Dua hari yang lalu, saya diberi kesempatan untuk mengajar di salah satu Sekolah Luar Biasa (SLB) tingkat SMP yang ada di Purwokerto. Ini adalah pengalaman baru bertemu dengan anak-anak yang istimewa. Sebab biasanya mengajar anak-anak normal seperti pada umumnya, tapi kali ini benar-benar bertemu dengan anak-anak luar biasa. Pertama kali menginjakkan kaki kanan di dalam ruang kelas, sontak saya langsung terdiam dan dikejutkan dengan berbagai perilaku setiap anak yang memiliki keterbelakangan mental berbeda-beda. Di sana, saya banyak sekali menemukan anak-anak istimewa. Namun, saya hanya akan bercerita tentang tiga anak istimewa.
Pertama, cerita tentang si Joy.
Pagi itu, susasana kelas mendak riuh.
“Joy, sakit tau?” teriak dimas kesakitan.
“Joy, yang baik ya? Ayo segera minta maaf dan bersalaman sama Dimas?” perintahku pada si Joy.
“Ah, mending aku pulang saja, Kak!” jawab si Joy penuh emosi.
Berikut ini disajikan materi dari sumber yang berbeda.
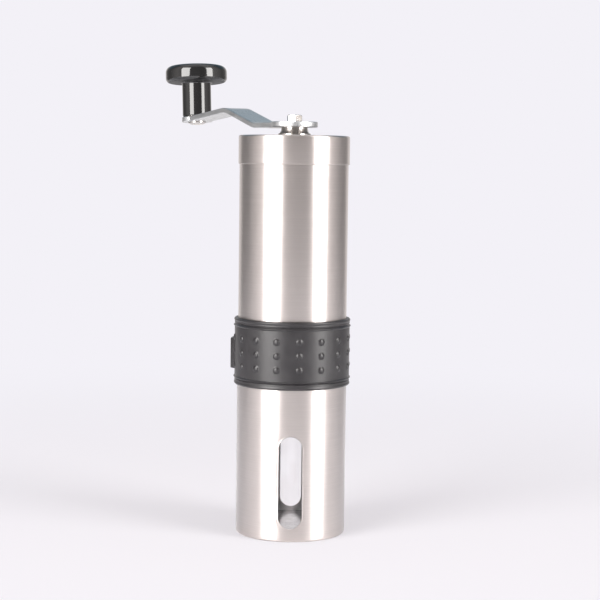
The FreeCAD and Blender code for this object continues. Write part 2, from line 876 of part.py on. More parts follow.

“Ya, sudah Joy duduk di sebelah sini dulu ya. Tapi jangan memukul temannya lagi ya. Coba kalau Joy yang dipukul bagaimana rasanya? Sakit, kan?” ucapku yang sedikit bingung berusaha melerai anak istimewa itu.
“Iya, Kak.”
Joy adalah anak laki-laki berusia 11 tahun. Ia didiagnosis mengalami keterbelakangan mental sulit mengontrol emosi dan suka memukul teman-temannya setiap hari. Hal yang menarik untuk disimak dari kisah Joy adalah sejak berusia empat tahun ia memang berbeda dari kebanyakan anak seusianya.